The jackknife is a resampling method that computes a statistic on each subsample formed by deleting one observation, then combines these leave-one-out values into estimates of the statistic's bias and variance.

Scope

This topic covers the leave-one-out jackknife, the pseudo-values it generates, jackknife estimates of bias and standard error, the delete-d generalization, and the relationship between the jackknife and the bootstrap as linear-approximation and full resampling estimators. Settings where the jackknife is unreliable, such as non-smooth statistics, are noted.

Core questions

  • How are leave-one-out recomputations turned into estimates of bias and standard error?
  • What are pseudo-values and how do they summarize each observation's influence?
  • How does the delete-d jackknife handle statistics for which the simple jackknife fails?
  • How is the jackknife related to the bootstrap as a linear approximation?

Key concepts

  • Leave-one-out subsamples
  • Pseudo-values
  • Jackknife bias estimate
  • Jackknife variance estimate
  • Delete-d jackknife

Key theories

Leave-one-out estimation
Recomputing a statistic with each observation removed yields a set of perturbed values whose spread estimates variance and whose mean shift, scaled by sample size, estimates bias.
Relation to the bootstrap
The jackknife can be viewed as a linear approximation to the bootstrap, accurate for smooth statistics but failing for non-smooth ones such as the median, which motivated the delete-d generalization.

Clinical relevance

The jackknife gives quick bias and variance estimates that require only as many recomputations as there are observations, and its pseudo-values double as influence diagnostics for detecting observations that disproportionately affect an estimate.

History

Quenouille proposed leave-one-out recomputation for bias reduction around 1949, and Tukey extended it in the 1950s into a general tool for variance estimation, coining the name jackknife; Efron later placed it within the broader resampling framework alongside the bootstrap.

Key figures

  • Maurice Quenouille
  • John Tukey
  • Rupert Miller
  • Bradley Efron

Related topics

Seminal works

  • efron1979
  • miller1974

Frequently asked questions

How does the jackknife differ from the bootstrap?
The jackknife uses the fixed set of leave-one-out subsamples, while the bootstrap draws many random samples with replacement.

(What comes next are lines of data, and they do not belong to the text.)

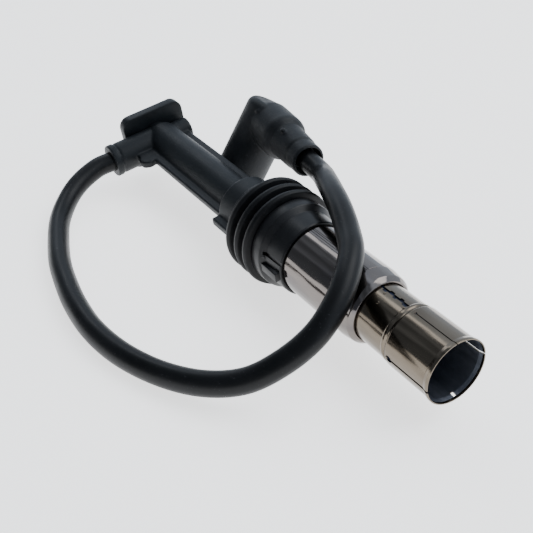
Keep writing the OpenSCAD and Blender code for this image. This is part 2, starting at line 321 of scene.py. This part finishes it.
place_camera(mm(119.0, -136.1, 149.6), Vector((0.543, 0.840, 0.0)), Vector((-0.698, 0.451, -0.556)))


# ---------------------------------------------------------------- the cable

LOW = FLOOR_Z + CABLE_R + TABLE_GAP      # middle of the cable where it lies on the table
OVER = SHIELD_R + CABLE_R + CROSS_GAP    # and where it crosses over the shield tube

boot_turn = (Matrix.Rotation(math.radians(BOOT_SWING), 3, "Z")
             @ Matrix.Rotation(math.radians(BOOT_LEAN), 3, "X"))
boot_foot_z = FLOOR_Z + BARREL_R * math.sin(math.radians(-BOOT_LEAN)) + FOOT_GAP
boot_at = Vector((*BOOT_FOOT, boot_foot_z)) + boot_turn @ Vector((0, 0, BARREL_LEN))
neck_dir = boot_turn @ Vector((1, 0, 0))
neck_end = boot_at + NECK_REACH * neck_dir
outlet_dir = Vector((0, -math.cos(math.radians(LIE_TURN)), -math.sin(math.radians(LIE_TURN))))
outlet_end = Vector((-OUTLET_X, 0, 0)) + OUTLET_REACH * outlet_dir

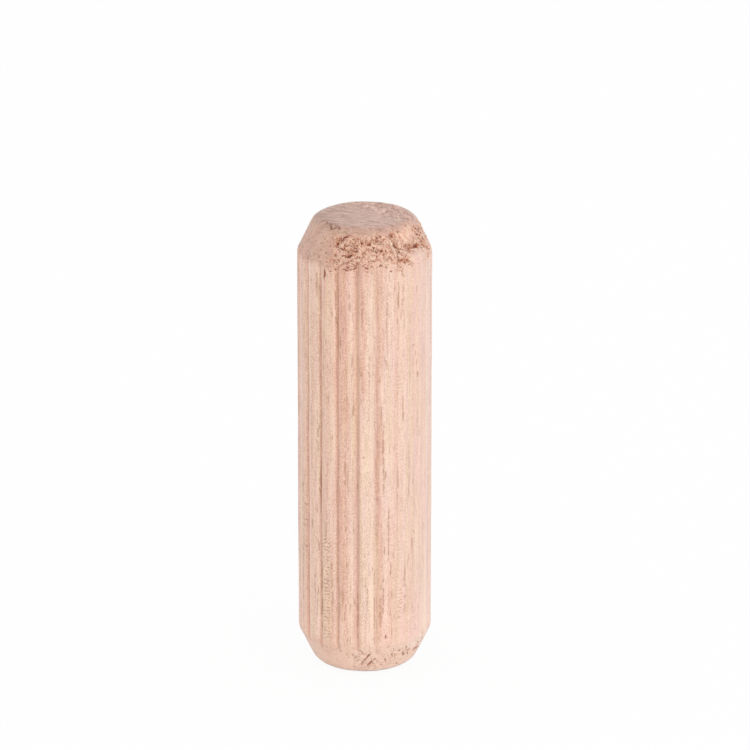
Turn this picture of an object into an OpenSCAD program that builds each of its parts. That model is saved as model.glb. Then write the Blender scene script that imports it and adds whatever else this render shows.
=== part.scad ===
// Fluted wooden dowel pin, turned from one piece of straight-grained hardwood.
// It stands on one end: the origin is the middle of that end and +Z runs along the pin.

/* [Pin] */
// Diameter across the lands, the round strips left between the flutes
pin_diameter = 10; // [6:0.5:16]
// Length from end to end
pin_length = 35; // [20:0.5:80]

/* [Ends] */
// Length of each end chamfer along the pin
chamfer_length = 2.7; // [1:0.1:4]
// How far each chamfer narrows the pin, measured on the radius
chamfer_inset = 1.3; // [0.4:0.1:2]
// Radius of the worn edge between a chamfer and its end face
end_edge_radius = 1.1; // [0.2:0.1:1.4]
// Radius of the eased shoulder between the shaft and a chamfer
shoulder_radius = 0.8; // [0.2:0.1:3]

/* [Flutes] */
// Number of flutes round the pin, which let air and glue out of the hole
flute_count = 21; // [8:1:28]
// Angle of the first flute from +X
flute_start = 5.6; // [0:0.1:17]
// Width of a flute's round-bottomed channel
flute_width = 0.4; // [0.3:0.01:0.5]
// Depth of a flute below the lands
flute_depth = 0.2; // [0.1:0.01:0.25]
// Width over a flute's crushed lips, where the lands roll over into it
lip_width = 0.62; // [0.55:0.01:0.65]
// How far the lips drop below the lands where the channel starts
lip_drop = 0.04; // [0.02:0.01:0.08]

/* [Colour] */
// Colour of the bare wood
wood_colour = "#E9C3AF"; // ["#E9C3AF":Steamed beech, "#EBD6B4":White beech, "#E3C9A0":Birch]

/* [Hidden] */
$fn = 96;
land_radius = pin_diameter / 2;
end_radius = land_radius - chamfer_inset;
arc_steps = 6;
flute_overrun = 1;

// A vector of length 1 along v
function unit(v) = v / norm(v);

// Points of the arc that rounds corner b of the outline a, b, c, from the side of a to the side of c.
// The arc keeps to the near half of each side, so that two arcs never meet.
function rounded_corner(a, b, c, radius) =
    let (
        to_a = unit(a - b),
        to_c = unit(c - b),
        half_angle = acos(to_a * to_c) / 2,
        room = min(norm(a - b), norm(c - b)) / 2,
        reach = min(radius / tan(half_angle), room),
        r = reach * tan(half_angle),
        centre = b + unit(to_a + to_c) * r / sin(half_angle),
        spoke_a = b + to_a * reach - centre,
        spoke_c = b + to_c * reach - centre,
        start = atan2(spoke_a.y, spoke_a.x),
        stop = atan2(spoke_c.y, spoke_c.x)
    )
    [for (i = [0:arc_steps]) centre + r * [
        cos(start + (stop - start) * i / arc_steps),
        sin(start + (stop - start) * i / arc_steps)
    ]];

// Radius of the circle that passes through both lips of a channel and touches its floor
function channel_radius(width, depth) =
    let (
        half_width = width / 2,
        lip_height = sqrt(land_radius * land_radius - half_width * half_width),
        sag = lip_height - (land_radius - depth)
    )
    (half_width * half_width + sag * sag) / (2 * sag);

// Half outline of the lower end: end face, eased edge, chamfer, eased shoulder
function end_outline() =
    let (
        middle = [0, 0],
        rim = [end_radius, 0],
        shoulder = [land_radius, chamfer_length],
        shaft = [land_radius, pin_length / 2]
    )
    concat(
        [middle],
        rounded_corner(middle, rim, shoulder, end_edge_radius),
        rounded_corner(rim, shoulder, shaft, shoulder_radius)
    );

// Turned blank: a round shaft with the same chamfer at both ends
module blank() {
    lower = end_outline();
    upper = [for (i = [len(lower) - 1:-1:0]) [lower[i].x, pin_length - lower[i].y]];
    rotate_extrude()
        polygon(concat(lower, upper));
}

// Round-bottomed channel of this width and depth, cut into the lands at +X
module channel(width, depth) {
    r = channel_radius(width, depth);
    translate([land_radius - depth + r, 0])
        circle(r = r);
}

// One flute, pressed along the whole pin: a narrow channel with rolled-over lips
module flute() {
    translate([0, 0, -flute_overrun])
        linear_extrude(height = pin_length + 2 * flute_overrun) {
            channel(flute_width, flute_depth);
            channel(lip_width, lip_drop);
        }
}

// The whole pin
module dowel() {
    color(wood_colour)
        difference() {
            blank();
            for (i = [0:flute_count - 1])
                rotate([0, 0, flute_start + i * 360 / flute_count])
                    flute();
        }
}

dowel();
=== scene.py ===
import math

import bpy
from mathutils import Matrix, Vector


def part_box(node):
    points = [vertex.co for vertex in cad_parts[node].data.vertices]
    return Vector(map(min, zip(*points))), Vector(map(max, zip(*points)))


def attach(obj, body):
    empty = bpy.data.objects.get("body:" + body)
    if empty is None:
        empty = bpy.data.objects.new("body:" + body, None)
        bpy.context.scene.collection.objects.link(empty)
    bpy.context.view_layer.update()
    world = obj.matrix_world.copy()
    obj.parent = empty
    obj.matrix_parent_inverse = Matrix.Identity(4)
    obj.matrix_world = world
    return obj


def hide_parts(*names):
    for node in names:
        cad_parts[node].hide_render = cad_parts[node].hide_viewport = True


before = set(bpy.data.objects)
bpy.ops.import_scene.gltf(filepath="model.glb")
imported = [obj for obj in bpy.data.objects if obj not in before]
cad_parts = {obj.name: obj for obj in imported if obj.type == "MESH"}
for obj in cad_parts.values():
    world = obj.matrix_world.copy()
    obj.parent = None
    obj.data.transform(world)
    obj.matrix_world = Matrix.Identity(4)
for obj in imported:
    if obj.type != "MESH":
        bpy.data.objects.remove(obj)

bl_info = {
    "name": "Fluted dowel pin",
    "version": (1, 0, 0),
    "blender": (4, 5, 0),
    "location": "3D View > Sidebar > Dowel",
    "description": "Builds a fluted wooden dowel pin with torn, chamfered ends, and its studio",
    "category": "Object",
}

MM = 0.001
NODE = "dowel"
BODY = "root"
PIN = "fluted_pin"
FIBRES = "torn_fibres"

CAD_LOW, CAD_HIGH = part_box(NODE)
CAD_LENGTH = CAD_HIGH.z - CAD_LOW.z
LENGTH_MM = CAD_LENGTH / MM
RADIUS_MM = 5.0

# Names of the values that the mesh keeps at each point
PLACE = "place"
FLUTE = "flute"
TEAR = "tear"
LIFT = "lift"
HOLLOW = "hollow"
TORN = "torn"
TONE = "tone"
SEAM = "seam"
BAND_COLOURS = ("rosy", "sallow", "bright")

# Stretches round the pin: from, to and width of the soft borders, in degrees from the front
TORN_FRONT = (-34.0, 95.0, 18.0)
FRAYED_MIDDLE = (-14.0, 12.0, 10.0)
FRAYED_RIGHT = (20.0, 68.0, 12.0)
FRAYED_RIM = (-34.0, -8.0, 8.0)
# Flakes: a stretch round the pin, and one in millimetres from its end
HIGH_FLAKE = ((36.0, 66.0, 8.0), (0.2, 1.15, 0.4))
LOW_FLAKE = ((43.0, 64.0, 8.0), (1.85, 2.7, 0.4))

# Relief of the torn wood and the lands, in millimetres
CRUMB_DEPTH = 0.10
LUMP_DEPTH = 0.09
TEAR_DEPTH = 0.22
HOLLOW_DEPTH = 0.16
LIFT_HEIGHT = 0.10
SWELL_HEIGHT = 0.06
STROKE_RAGGEDNESS = 0.28

# Sizes across a flute. Its deepest line is at its full depth in its core, and a burr on its crest.
FLUTE_WANDER = 0.14 * MM
LINE_REACH = 0.17 * MM
LINE_CORE = 0.02 * MM
BURR_HEIGHT = 0.03 * MM
BURR_REACH = 0.15 * MM
BURR_CREST = 0.03 * MM
BURR_GAP = 0.10 * MM
WIDEST_FOR_BURR = 0.20 * MM
RIM_BLEND = 0.03 * MM
FLUTE_EDGE = 0.12 * MM
# Where a flute grows to its full depth: distances from the upper end, and depths as shares
FLUTE_FADE = (2.6 * MM, 4.5 * MM, 0.7, 1.0)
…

The jackknife is faster and deterministic but is only a linear approximation, and it can fail for non-smooth statistics where the bootstrap still works.
Why can the simple jackknife fail for the median?
The median changes in jumps rather than smoothly as single points are removed, so the leave-one-out values do not capture its variability well. Deleting larger groups of observations, the delete-d jackknife, restores a usable estimate.